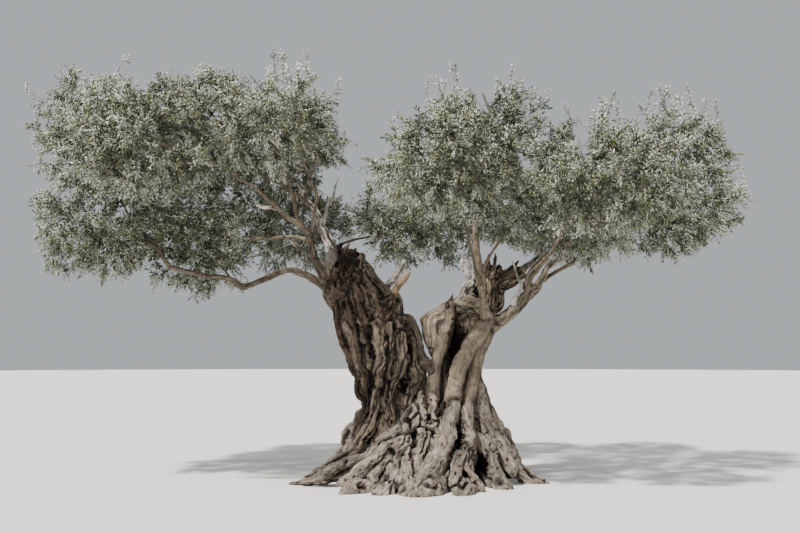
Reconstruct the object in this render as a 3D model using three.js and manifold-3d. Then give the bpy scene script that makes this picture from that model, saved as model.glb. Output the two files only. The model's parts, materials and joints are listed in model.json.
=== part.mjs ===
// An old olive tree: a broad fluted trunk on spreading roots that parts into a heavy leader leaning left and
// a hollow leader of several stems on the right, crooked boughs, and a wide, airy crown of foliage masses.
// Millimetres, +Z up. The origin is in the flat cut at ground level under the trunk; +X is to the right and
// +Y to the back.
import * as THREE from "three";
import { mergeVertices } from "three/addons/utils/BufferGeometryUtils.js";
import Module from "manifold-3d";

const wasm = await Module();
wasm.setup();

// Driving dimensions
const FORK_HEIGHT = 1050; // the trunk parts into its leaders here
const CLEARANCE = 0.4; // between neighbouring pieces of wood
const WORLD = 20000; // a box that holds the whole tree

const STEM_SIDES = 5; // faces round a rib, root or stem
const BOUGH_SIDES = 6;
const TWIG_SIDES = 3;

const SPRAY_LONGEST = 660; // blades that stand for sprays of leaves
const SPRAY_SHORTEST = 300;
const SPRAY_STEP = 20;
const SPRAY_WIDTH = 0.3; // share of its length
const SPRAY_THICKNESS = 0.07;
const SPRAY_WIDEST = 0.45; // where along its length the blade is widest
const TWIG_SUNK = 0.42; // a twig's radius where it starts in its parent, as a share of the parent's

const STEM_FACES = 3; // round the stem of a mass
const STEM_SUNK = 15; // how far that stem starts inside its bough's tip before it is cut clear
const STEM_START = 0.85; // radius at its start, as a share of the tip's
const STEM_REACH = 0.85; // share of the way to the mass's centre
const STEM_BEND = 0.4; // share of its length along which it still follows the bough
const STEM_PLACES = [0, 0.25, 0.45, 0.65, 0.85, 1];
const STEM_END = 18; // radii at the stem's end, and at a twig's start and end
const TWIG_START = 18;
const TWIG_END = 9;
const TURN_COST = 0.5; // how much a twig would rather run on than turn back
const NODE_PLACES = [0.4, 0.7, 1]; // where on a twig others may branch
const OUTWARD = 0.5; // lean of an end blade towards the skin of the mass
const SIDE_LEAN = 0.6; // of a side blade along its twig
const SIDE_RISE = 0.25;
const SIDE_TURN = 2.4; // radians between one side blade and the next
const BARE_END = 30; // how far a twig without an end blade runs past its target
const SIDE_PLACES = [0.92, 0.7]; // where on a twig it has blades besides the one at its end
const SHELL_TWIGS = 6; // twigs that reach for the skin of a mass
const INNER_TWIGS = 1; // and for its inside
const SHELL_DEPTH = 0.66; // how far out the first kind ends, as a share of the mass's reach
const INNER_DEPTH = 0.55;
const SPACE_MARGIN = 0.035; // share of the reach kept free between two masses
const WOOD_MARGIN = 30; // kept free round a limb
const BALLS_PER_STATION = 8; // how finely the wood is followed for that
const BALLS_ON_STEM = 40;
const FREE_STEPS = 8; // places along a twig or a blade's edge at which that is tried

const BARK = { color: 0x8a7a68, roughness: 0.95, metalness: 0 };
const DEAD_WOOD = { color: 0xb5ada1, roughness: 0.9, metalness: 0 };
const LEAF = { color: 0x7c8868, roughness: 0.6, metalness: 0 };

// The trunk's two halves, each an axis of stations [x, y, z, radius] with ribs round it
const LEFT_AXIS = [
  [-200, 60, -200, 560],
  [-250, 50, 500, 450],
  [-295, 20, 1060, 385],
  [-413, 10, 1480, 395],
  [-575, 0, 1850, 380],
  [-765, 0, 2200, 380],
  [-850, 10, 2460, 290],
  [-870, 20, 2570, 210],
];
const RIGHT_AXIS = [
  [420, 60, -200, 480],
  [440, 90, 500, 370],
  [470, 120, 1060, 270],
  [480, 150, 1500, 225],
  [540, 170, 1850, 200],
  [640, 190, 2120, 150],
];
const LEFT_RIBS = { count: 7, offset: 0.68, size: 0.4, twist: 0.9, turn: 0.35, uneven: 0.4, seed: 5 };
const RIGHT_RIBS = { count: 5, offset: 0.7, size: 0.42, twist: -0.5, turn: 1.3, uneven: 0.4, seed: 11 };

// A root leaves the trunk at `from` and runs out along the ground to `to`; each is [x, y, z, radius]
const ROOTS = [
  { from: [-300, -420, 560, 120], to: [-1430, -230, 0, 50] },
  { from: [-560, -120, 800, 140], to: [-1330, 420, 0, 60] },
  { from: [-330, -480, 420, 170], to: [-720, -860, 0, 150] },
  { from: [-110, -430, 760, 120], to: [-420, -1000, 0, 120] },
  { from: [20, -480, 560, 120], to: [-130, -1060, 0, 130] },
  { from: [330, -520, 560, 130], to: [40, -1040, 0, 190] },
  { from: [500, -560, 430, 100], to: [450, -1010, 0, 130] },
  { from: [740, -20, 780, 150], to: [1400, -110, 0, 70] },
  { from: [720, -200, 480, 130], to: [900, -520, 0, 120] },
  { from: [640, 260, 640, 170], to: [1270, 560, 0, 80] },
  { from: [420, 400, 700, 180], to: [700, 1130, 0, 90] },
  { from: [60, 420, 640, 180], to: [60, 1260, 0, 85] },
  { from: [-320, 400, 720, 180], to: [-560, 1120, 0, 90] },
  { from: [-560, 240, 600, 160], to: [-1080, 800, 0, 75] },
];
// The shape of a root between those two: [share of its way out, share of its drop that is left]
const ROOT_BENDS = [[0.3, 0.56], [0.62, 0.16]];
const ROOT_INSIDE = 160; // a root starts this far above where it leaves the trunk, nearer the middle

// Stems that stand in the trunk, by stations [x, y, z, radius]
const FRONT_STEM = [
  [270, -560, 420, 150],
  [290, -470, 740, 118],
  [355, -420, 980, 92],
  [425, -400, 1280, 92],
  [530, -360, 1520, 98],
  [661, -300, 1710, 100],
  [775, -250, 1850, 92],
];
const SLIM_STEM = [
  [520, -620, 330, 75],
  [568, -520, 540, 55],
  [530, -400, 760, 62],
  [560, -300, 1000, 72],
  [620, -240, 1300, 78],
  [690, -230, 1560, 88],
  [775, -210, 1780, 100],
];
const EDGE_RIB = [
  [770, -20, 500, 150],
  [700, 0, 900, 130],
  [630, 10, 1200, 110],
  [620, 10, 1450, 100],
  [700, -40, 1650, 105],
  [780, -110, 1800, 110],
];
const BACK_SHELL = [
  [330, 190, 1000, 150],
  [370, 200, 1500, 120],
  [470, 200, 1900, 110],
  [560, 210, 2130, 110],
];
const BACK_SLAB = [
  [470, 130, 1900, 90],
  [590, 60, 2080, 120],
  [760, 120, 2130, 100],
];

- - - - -

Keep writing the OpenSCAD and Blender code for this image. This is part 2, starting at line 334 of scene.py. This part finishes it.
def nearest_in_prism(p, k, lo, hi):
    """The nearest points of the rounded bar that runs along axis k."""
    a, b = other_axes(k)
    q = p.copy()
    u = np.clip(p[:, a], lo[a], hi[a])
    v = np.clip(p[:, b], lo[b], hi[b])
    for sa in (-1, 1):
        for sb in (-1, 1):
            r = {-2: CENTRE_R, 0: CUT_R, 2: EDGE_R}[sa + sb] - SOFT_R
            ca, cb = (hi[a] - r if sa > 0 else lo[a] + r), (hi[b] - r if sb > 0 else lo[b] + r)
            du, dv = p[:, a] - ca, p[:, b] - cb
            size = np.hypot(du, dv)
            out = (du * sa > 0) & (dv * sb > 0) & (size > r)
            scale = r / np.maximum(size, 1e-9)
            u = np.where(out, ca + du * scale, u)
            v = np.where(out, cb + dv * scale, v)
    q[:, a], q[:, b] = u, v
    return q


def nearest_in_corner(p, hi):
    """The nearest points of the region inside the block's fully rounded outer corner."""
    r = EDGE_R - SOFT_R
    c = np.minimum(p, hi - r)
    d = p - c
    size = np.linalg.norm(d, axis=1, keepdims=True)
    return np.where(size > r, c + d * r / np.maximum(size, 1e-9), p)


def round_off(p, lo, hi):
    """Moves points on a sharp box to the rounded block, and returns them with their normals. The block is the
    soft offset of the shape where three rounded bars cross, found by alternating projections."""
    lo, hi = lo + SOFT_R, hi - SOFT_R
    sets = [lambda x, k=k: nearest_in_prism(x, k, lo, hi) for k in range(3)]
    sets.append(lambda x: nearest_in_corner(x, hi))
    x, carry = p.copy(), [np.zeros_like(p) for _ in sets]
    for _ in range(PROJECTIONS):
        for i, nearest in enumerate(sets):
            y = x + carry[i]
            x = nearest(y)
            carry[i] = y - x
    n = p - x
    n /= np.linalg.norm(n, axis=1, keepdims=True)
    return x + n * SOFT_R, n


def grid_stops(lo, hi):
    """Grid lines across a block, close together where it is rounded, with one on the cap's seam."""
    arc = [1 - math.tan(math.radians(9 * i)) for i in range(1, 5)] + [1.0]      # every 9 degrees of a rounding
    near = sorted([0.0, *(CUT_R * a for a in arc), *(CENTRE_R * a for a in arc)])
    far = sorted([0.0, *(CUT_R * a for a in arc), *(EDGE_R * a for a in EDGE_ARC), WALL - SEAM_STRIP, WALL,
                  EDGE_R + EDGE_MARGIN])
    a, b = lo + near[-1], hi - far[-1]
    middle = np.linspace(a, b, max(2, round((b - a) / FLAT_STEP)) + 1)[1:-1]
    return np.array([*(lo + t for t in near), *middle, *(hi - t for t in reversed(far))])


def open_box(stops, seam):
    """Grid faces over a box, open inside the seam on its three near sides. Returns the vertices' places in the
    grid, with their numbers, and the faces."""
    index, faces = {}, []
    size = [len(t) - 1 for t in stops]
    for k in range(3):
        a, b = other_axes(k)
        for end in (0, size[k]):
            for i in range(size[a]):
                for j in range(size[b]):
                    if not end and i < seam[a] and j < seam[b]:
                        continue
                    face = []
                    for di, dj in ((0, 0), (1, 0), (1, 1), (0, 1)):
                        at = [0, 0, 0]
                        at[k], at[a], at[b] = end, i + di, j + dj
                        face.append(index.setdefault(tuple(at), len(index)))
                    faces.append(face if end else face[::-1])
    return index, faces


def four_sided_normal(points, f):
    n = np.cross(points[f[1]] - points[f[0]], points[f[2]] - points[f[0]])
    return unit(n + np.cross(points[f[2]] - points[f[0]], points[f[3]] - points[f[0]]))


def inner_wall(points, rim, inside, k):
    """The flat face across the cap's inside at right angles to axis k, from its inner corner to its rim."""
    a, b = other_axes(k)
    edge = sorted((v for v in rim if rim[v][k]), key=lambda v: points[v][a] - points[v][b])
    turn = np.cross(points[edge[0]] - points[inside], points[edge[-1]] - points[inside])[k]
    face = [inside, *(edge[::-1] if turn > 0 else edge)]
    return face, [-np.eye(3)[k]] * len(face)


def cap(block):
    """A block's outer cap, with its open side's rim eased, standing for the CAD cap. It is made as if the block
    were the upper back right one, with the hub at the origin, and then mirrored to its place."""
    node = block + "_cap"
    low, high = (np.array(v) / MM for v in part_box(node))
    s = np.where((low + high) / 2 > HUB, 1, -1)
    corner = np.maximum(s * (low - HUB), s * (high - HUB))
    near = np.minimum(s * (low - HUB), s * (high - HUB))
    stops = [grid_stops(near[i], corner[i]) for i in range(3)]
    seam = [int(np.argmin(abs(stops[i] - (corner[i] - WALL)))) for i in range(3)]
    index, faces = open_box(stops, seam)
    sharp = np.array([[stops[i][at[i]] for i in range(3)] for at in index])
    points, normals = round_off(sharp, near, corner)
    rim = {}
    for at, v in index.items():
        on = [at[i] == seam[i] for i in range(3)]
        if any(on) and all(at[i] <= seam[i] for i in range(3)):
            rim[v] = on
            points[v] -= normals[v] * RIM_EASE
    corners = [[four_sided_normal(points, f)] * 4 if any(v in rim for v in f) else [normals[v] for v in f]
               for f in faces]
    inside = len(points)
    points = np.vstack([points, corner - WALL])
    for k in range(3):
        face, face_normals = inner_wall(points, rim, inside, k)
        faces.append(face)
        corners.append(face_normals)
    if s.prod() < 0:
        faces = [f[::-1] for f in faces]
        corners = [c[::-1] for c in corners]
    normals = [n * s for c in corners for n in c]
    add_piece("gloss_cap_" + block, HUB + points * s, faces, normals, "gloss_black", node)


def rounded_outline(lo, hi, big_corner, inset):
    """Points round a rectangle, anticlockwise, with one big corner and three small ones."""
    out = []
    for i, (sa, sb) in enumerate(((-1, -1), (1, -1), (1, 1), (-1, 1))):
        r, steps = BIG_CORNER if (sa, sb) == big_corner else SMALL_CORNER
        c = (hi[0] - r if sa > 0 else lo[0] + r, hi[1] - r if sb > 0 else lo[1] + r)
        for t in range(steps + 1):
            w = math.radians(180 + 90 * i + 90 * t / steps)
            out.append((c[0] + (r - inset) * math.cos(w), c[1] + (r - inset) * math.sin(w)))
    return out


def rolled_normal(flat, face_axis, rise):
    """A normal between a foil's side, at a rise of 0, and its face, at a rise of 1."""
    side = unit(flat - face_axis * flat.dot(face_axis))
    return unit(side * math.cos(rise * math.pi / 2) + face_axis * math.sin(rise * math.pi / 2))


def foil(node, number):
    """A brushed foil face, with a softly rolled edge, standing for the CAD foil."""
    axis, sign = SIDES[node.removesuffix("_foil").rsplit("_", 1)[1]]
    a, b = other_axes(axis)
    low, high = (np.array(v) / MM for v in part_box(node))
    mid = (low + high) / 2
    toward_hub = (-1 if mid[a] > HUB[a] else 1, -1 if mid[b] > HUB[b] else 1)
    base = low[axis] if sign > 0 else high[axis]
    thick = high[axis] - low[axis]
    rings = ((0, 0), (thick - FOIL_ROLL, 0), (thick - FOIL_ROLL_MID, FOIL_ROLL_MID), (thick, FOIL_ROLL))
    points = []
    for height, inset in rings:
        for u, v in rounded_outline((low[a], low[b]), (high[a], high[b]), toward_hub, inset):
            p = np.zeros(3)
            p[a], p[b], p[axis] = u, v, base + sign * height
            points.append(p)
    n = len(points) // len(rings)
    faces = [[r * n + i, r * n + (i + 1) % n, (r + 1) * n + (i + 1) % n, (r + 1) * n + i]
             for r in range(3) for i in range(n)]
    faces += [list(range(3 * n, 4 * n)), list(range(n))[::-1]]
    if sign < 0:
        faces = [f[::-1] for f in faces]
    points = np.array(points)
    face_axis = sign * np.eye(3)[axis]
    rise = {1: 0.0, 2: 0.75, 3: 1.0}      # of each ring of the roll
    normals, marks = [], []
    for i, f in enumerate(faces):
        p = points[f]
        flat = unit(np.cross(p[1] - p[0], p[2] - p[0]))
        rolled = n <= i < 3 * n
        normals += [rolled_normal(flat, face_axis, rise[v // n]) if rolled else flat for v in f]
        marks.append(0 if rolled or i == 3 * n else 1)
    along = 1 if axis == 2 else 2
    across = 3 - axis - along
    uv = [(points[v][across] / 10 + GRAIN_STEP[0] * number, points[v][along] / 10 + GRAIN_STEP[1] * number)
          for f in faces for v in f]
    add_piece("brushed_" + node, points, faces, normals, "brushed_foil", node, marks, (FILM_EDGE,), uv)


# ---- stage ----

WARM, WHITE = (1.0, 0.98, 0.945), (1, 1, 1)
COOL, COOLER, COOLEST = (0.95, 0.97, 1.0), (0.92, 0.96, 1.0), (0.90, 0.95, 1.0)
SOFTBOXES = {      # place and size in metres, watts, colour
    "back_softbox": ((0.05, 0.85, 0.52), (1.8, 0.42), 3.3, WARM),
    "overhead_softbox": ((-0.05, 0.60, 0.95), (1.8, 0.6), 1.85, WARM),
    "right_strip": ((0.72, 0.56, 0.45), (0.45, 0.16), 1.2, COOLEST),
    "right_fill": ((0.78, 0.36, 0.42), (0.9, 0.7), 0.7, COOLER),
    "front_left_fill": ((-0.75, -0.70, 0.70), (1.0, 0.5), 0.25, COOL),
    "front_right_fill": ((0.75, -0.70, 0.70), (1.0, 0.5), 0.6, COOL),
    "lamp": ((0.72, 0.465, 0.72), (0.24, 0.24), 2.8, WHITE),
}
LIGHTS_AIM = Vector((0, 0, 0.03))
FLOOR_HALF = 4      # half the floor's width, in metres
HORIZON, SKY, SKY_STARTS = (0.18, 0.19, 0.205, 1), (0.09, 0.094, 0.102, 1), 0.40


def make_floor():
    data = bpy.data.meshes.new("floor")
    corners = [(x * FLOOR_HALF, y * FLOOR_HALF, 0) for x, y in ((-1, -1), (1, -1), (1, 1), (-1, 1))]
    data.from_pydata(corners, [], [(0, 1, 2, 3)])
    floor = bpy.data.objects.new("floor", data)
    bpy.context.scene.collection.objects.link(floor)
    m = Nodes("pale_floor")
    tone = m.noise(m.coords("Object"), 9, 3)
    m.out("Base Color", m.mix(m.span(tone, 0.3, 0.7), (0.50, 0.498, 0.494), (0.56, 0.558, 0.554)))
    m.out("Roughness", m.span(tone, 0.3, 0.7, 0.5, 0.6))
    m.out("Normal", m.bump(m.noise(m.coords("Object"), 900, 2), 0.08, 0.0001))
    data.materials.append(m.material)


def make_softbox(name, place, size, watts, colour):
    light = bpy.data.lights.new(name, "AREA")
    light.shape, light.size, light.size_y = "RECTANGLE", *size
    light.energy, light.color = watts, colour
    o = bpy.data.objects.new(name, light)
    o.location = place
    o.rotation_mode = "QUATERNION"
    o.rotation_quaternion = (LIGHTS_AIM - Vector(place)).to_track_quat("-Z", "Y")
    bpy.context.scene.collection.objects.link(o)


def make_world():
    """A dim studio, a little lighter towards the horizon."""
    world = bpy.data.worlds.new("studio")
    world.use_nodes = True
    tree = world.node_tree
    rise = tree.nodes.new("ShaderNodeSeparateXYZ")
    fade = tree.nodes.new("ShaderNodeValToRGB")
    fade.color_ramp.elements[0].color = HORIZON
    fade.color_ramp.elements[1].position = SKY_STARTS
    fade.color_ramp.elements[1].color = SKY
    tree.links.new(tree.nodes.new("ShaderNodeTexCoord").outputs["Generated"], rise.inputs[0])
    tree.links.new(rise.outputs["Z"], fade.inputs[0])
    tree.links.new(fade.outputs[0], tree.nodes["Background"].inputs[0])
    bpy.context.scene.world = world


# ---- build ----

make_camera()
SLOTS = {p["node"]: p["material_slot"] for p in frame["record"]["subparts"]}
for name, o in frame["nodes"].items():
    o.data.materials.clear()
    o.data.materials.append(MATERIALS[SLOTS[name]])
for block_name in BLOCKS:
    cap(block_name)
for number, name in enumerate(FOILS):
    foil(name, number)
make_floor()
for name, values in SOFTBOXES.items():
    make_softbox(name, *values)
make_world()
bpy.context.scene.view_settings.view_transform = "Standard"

- - - - -

**What is needed**
Search the lines above for the string "materials" and copy each line that has it.

**Full output**
Reconstruct the object in this render as a 3D model using three.js and manifold-3d. Then give the bpy scene script that makes this picture from that model, saved as model.glb. Output the two files only. The model's parts, materials and joints are listed in model.json.
    data.materials.append(m.material)
    o.data.materials.clear()
    o.data.materials.append(MATERIALS[SLOTS[name]])